Enterrado

Crítica de Fernando López - La Nación

Film no apto para claustrofóbicos

El director español Rodrigo Cortés cumple con las expectativas del relato

Puede ser la peor pesadilla para quien sufra de claustrofobia y la oferta más irresistible para quien disfrute de una hora y media de suspenso sostenido y creciente, apenas aligerado por unas cuantas escenas de negrísima sátira que en el fondo también multiplican el clima de horror. Todo un hallazgo del autor del guión, Chris Sparling, y una verdadera proeza del director español Rodrigo Cortés, que conciben y concretan el relato entero en un solo escenario, probablemente el menos apto para una filmación: el interior de un ataúd.
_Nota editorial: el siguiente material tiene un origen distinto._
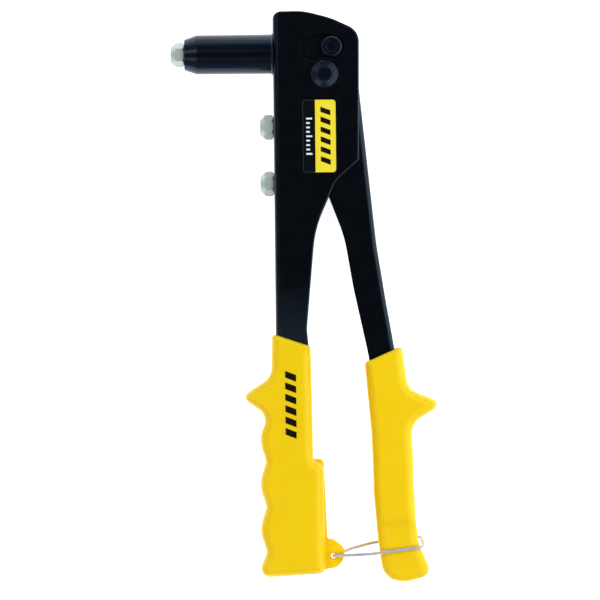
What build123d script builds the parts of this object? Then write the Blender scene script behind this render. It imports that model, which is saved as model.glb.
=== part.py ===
from build123d import *
from math import atan2, cos, degrees, radians, sin, tan
import os

# Hand riveter, lying on its side. Millimetres.
# Everything is drawn in the tool's own coordinates, with the origin at the middle of the lever's
# pivot pin: X runs away from the nose, Y towards the head, Z out of the upper side plate.
# export() moves each piece to the row's frame, whose origin is under the middle of the tool.

# ---- driving dimensions ------------------------------------------------------------------

PIVOT_X = 10.52  # pivot pin's place in the row's frame
PIVOT_Y = 103.47
HALF_GRIP = 11.5  # half the thickness of the tool, over the grips

BODY_HALF = 9.5  # half the outer width of the body channel
BODY_SHEET = 2.3
WEB_X = -23.9  # outer face of the channel's front web
BODY_END_Y = -215.0
BODY_BEND = 2.6  # outside radius of the folded edges
EDGE_ROLL = 0.8  # rounding that the stamping die leaves on the cheeks' cut edges
CUT = 100.0  # size of a cutting block, past anything that it cuts

LEVER_HALF = 7.1  # half the outer width of the lever channel, 0.1 inside the body's cheeks
LEVER_SHEET = 2.0
LEVER_END_Y = -212.0
LEVER_BEND = 2.4
LEVER_WEB_TOP = -8.0  # the lever's web stops here, above it there are only the two cheeks
FRONT_EDGE_Y = -60.0  # the lever's front edge is open from its top down to here
PIVOT_EYE_R = 11.0  # outside of the cheeks round the pivot pin
CROSS_EYE_R = 8.0  # and round the cross pin

PIVOT_R = 4.0
PIVOT_HEAD_R = 6.38
PIVOT_HEAD_FLAT_R = 3.7
PIN_RIM = 0.5  # height of a pin head's straight rim
HEAD_GROOVES = 20  # pressed round the pivot pin's heads by the riveting tool
GROOVE_R = 0.45
GROOVE_DEPTH = 0.22
BUSH_R = 6.0
RUNNING = 0.06  # radial running clearance
CROSS_R = 4.9  # cross pin that works the pull rod
CROSS_PROUD = 0.9  # how far its ends stand out of the body's cheeks
CROSS_DISH_R = 2.6
CROSS_DISH_DEPTH = 0.4
CROSS_ORBIT = 13.25  # its distance from the pivot
CROSS_ANGLE = 75.0  # its direction from the pivot, seen from above, with the handles latched
SQUEEZE = 2.0  # degrees from latched to fully squeezed
OPEN = 40.0  # degrees from latched to fully open
SLOT_HALF = 5.6  # half the width of the arc slot in the body
SLOT_COVER_R = 5.65  # the lever's lobe that fills the slot's far end while the handles are latched

BARREL_Y = 9.7
BARREL_R = 9.15
BARREL_FRONT_R = 7.15
BARREL_FRONT_X = -65.2
BARREL_TAPER_X = -59.6
CAVITY_R = 6.5
CAVITY_FRONT_X = -58.7
CAVITY_REAR_X = -27.0
WASHER_THICK = 0.9
WASHER_R = 9.7
SHANK_R = 5.0
SHANK_END_X = -15.8
LOCK_NUT_THICK = 3.4
LOCK_NUT_HEIGHT = 17.0
LOCK_NUT_SLACK = 0.4  # between the nut and each cheek

NOSE_AF = 10.0  # nosepiece hexagon across flats
NOSE_HEX = 6.4
NOSE_THREAD_R = 3.25
NOSE_TAIL_R = 2.6
MANDREL_R = 1.05  # bore of the fitted nosepiece
SPARE_BORES = (1.3, 1.6)  # bores of the two spare nosepieces
SPARE_YS = (-24.4, -50.75)
NOSE_TURN = 0.0  # how far each hexagon is screwed round from flat side up, in degrees
SPARE_TURNS = (-3.0, 0.0)
SPARE_HOLDER_R = 5.6
SPARE_HOLDER_THICK = 4.5

CASE_R = 6.43
CASE_FRONT_X = -49.2  # jaw case's front with the handles latched
CASE_LENGTH = 18.0
CONE = 10.0  # half angle of the jaw cone, in degrees
CONE_FRONT_R = 3.4
JAW_FRONT = 0.5  # jaw fronts behind the case's front
JAW_LENGTH = 7.5
JAW_BORE_R = 0.8
JAW_GAP = 0.15
JAW_CLEAR = 0.05
PUSHER_FLANGE = 1.3
PUSHER_TAIL = 2.0
CASE_WALL = 4.5
ROD_R = 3.0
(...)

Por la repercusión que obtuvo en Sundance, se sabe ya bastante acerca del contenido del film. El desafío al espectador comienza temprano: la pantalla permanece a oscuras durante un tiempo inusualmente largo antes de que algunos sonidos empiecen a llegar desde la banda sonora y más tarde se haga la luz -la muy tenue luz-, gracias a la llama de un encendedor. Hay un hombre -el único que aparecerá en toda la película-, tendido, amordazado y atado de pies y manos, y está encerrado en un espacio que apenas le deja mínima libertad de movimientos. Algunos datos más irán conociéndose de a poco en los minutos que siguen. Es un camionero norteamericano -pertenece a una compañía contratada para realizar trabajos de reconstrucción en Irak-, ha sufrido una emboscada y ahora acaba de despertar: se encuentra enterrado vivo dentro de un cajón y, a juzgar por la fina lluvia de arena que se filtra por las hendijas, en medio del desierto.

Hasta aquí el planteo inicial. El clima claustrofóbico ya está instalado; de ahí en adelante no hará más que crecer cuando el hombre ponga en juego toda su imaginación y asegure hasta donde pueda el control de sus nervios para intentar -ya que no una salida, más que improbable en tales condiciones-, un modo de pedir socorro. Tiene -ahora lo sabe-, un teléfono celular que le han dejado sus captores para negociar su rescate, pero la batería se agota tan rápido como el oxígeno que queda en su fatídico estuche de madera.

El suspenso, como se ve, se alimenta de distintas fuentes. Incluso de las kafkianas comunicaciones -con su empresa, la policía, el Pentágono o el presunto comité oficial sobre crisis de rehenes-, que suman un apunte burlón de amarga sátira política.

Las hazañas de la cámara, la iluminación, el montaje y la interpretación -Reynolds afronta un compromiso demoledor con increíble convicción e infinita variedad de recursos- no deben opacar otros méritos fundamentales del film: la precisión con que se gradúa el suspenso, la inteligencia con que se evitan las reiteraciones, el rigor que ha guiado la tarea de los autores (apenas afectado por un par de trampitas y una apelación emotiva) y la contundente eficacia del desenlace.